Causes range from Genetic, to hormone imbalance, insulin resistance, and inflammation. Other than your genetics you can control all other variables but even your genetic expression can be altered if you control your environment.
So why is Insulin and Inflammation so important. This allows you to realize how nutrition can reverse this naturally and that deficiencies can exacerbate condition. The conventional medical approach is to prescribe OCPs and surgery including other pharmaceuticals and ignore all other aspects.
What does insulin do? It impacts how cholesterol is used in the body to produce hormones, fights inflammation, and be utilized by the brain. It also affects how sugar is beeing utilized by the body for energy production.
What does Insulin Resistance affect? It increases cholesterol synthesis, increases triglycerides, and free fatty acids, and causes muscle to no longer burn fat efficiently. This all contributes to excessive fat production and deposition.
What causes insulin Resistance? Sugar, low muscle mass, inflammation, trans fats, nutrient deficiencies such as chromium, zinc and selenium. Chronic high Cortisol, lack of sleep and High Fructose Corn Syrup.
What sets the stage for PCOS is daily chronic inflammation, high stress, sugar dysregulation and high cortisol which is the same for setting the stage for insulin resistance. Due to an increase in fatty tissue we have then an increased conversion to estrogen directly, as well as testasterone conversion to estrogen. Progesterone on the other hand appears to reduce the effects of increased insulin.
The traditional approach includes OCP, Metformin, Clomiphene, spironolactone. The Integrative approach includes:
Nutrition: Antiinflammatory diet, Sugar elimination, intermittent fasting, minimizing fast foods and eating out.

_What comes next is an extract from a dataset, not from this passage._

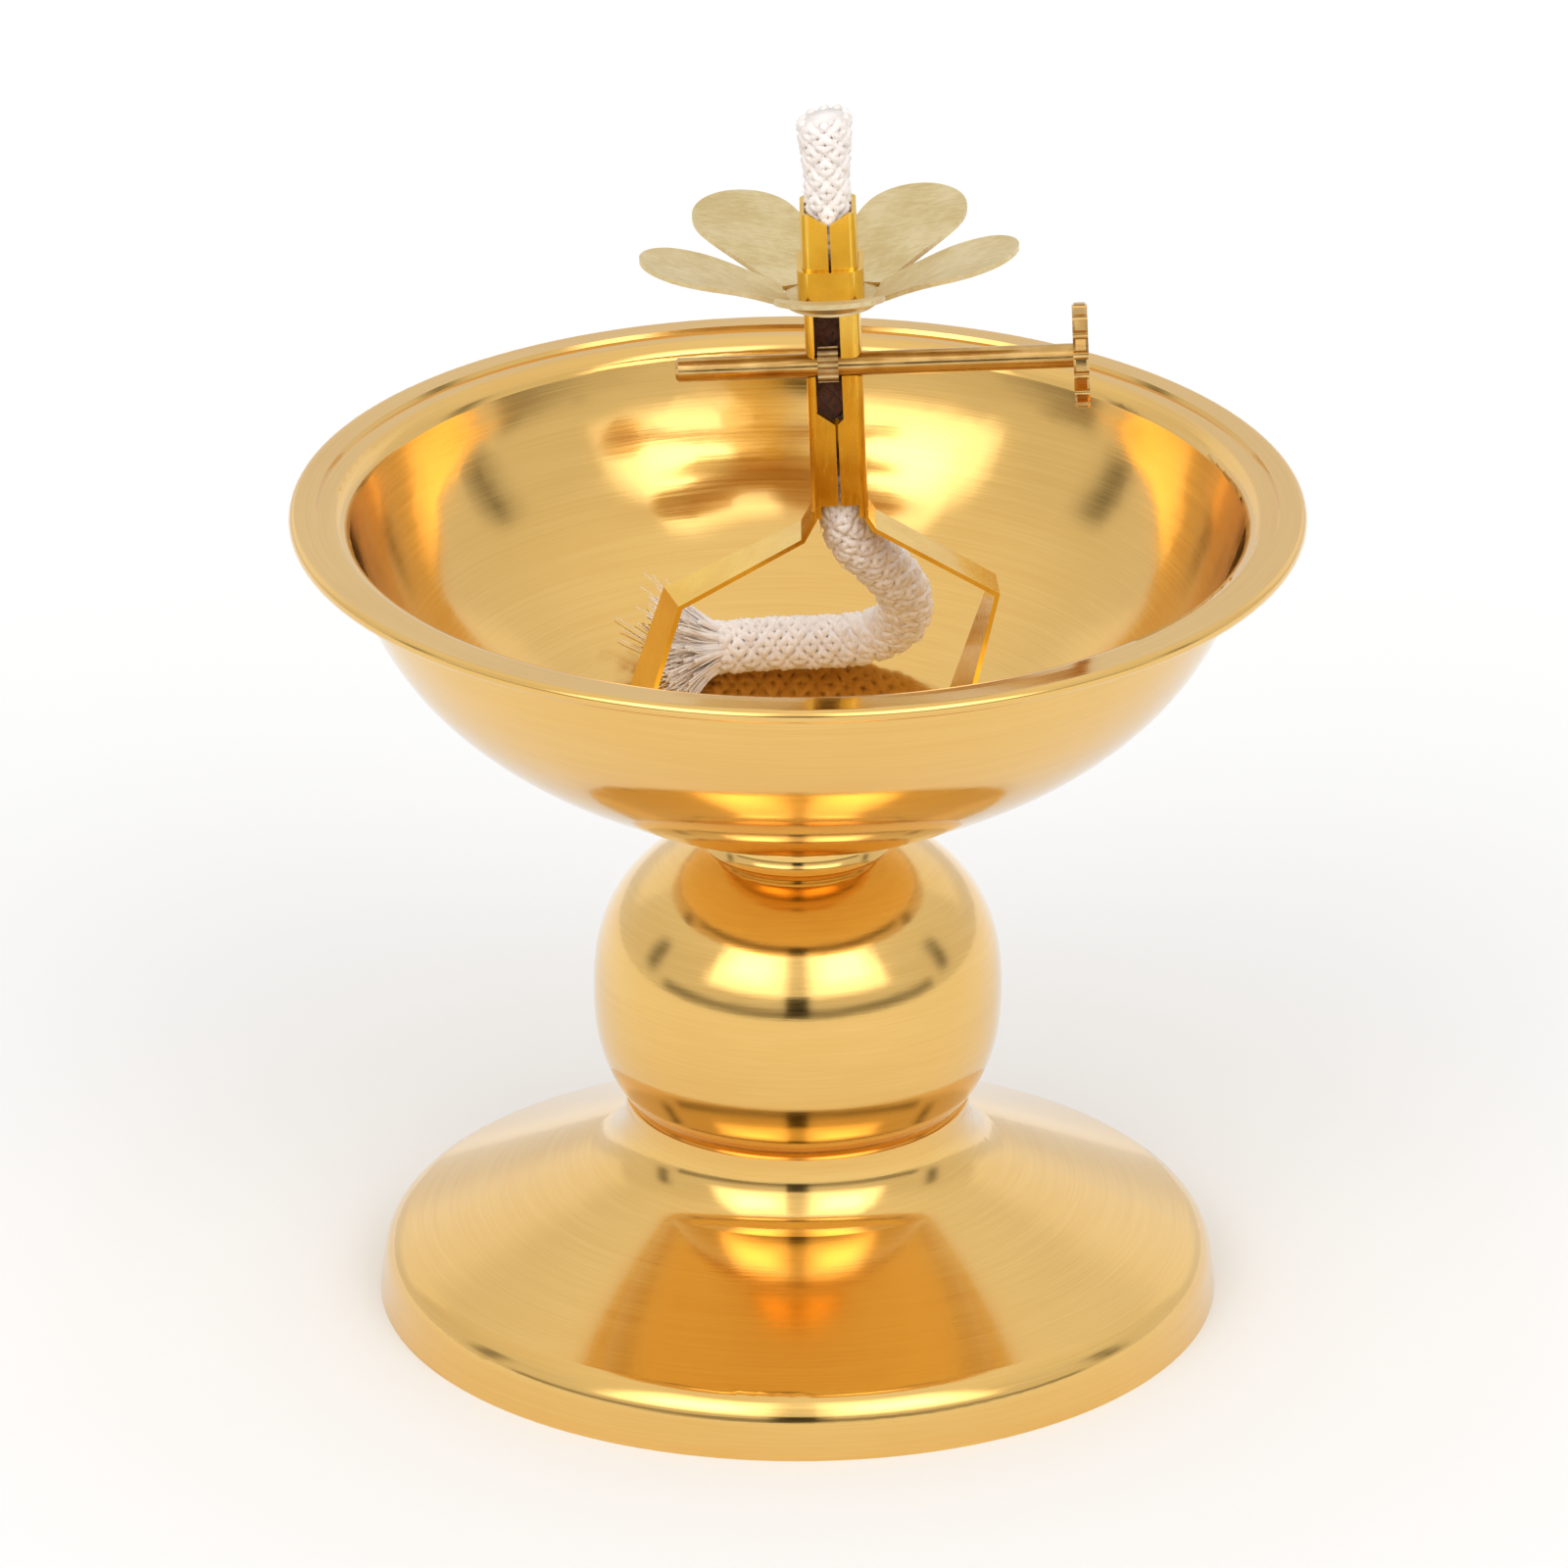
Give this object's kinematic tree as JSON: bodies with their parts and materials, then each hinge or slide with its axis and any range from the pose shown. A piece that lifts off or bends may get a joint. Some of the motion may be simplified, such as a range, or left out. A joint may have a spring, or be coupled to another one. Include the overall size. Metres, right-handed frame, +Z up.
{
  "type": "pedestal oil lamp",
  "caption": "Spun brass pedestal oil lamp: round foot, ball stem, flared bowl, and a lift-out wick holder with a petal tray and a side adjuster knob.",
  "frame": {"origin": "middle of the face that the foot stands on", "axes": "+Z up along the lamp's axis, +X towards the adjuster knob, -Y towards the open front of the wick tube"},
  "size_m": [0.1, 0.1, 0.1256],
  "materials": {
    "spun_brass": "polished, fine circular spinning lines, lacquered",
    "sheet_brass": "polished sheet",
    "petal_brass": "matt, pale",
    "rod_brass": "drawn rod, bright, slightly darkened",
    "raw_brass": "machined, unpolished",
    "plated_steel": "zinc plated",
    "wick_cotton": "braided cotton"
  },
  "bodies": {
    "base": {"foot_shell": "spun_brass", "stem_ball": "spun_brass", "neck_collar": "spun_brass", "bowl": "spun_brass", "bowl_boss": "raw_brass", "tie_rod": "plated_steel", "clamp_washer": "plated_steel", "spring_washer": "plated_steel", "hex_nut": "plated_steel"},
    "holder": {"wick_holder_frame": "sheet_brass", "petal_tray": "petal_brass", "tray_ferrule": "sheet_brass", "wick_tail": "wick_cotton"},
    "adjuster": {"adjuster_shaft": "rod_brass", "adjuster_knob": "rod_brass", "feed_wheel": "raw_brass"},
    "wick": {"wick_feed": "wick_cotton"}
  },
  "joints": [
    {"name": "holder_lift", "type": "slide", "parent": "base", "child": "holder", "axis": [0, 0, 1], "range_m": [0, 0.035]},
    {"name": "adjuster_turn", "type": "hinge", "parent": "holder", "child": "adjuster", "pos_m": [0.00355, -0.0019, 0.09983], "axis": [0.9992, 0, 0.0401], "range_deg": [-125, 125]},
    {"name": "wick_travel", "type": "slide", "parent": "holder", "child": "wick", "axis": [-0.0401, 0, 0.9992], "range_m": [-0.004, 0.004]}
  ],
  "couplings": [
    {"joint": "wick_travel", "follows": "adjuster_turn", "m_per_rad": 0.0018}
  ]
}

Excercise: Resistance training. High Intensity Interval Excercises.
Supplements: fixing any nutrient deficiencies, supporting detoxification pathways.
Conclusion: PCOS is a disease of Insulin resistance, blood sugar dysregulation, nutrient deficiencies, heredity and inflammation.
You need to find an integrative functional medicine practitioner who is able to do an appropriate evaluation and create a personalized approach protocol.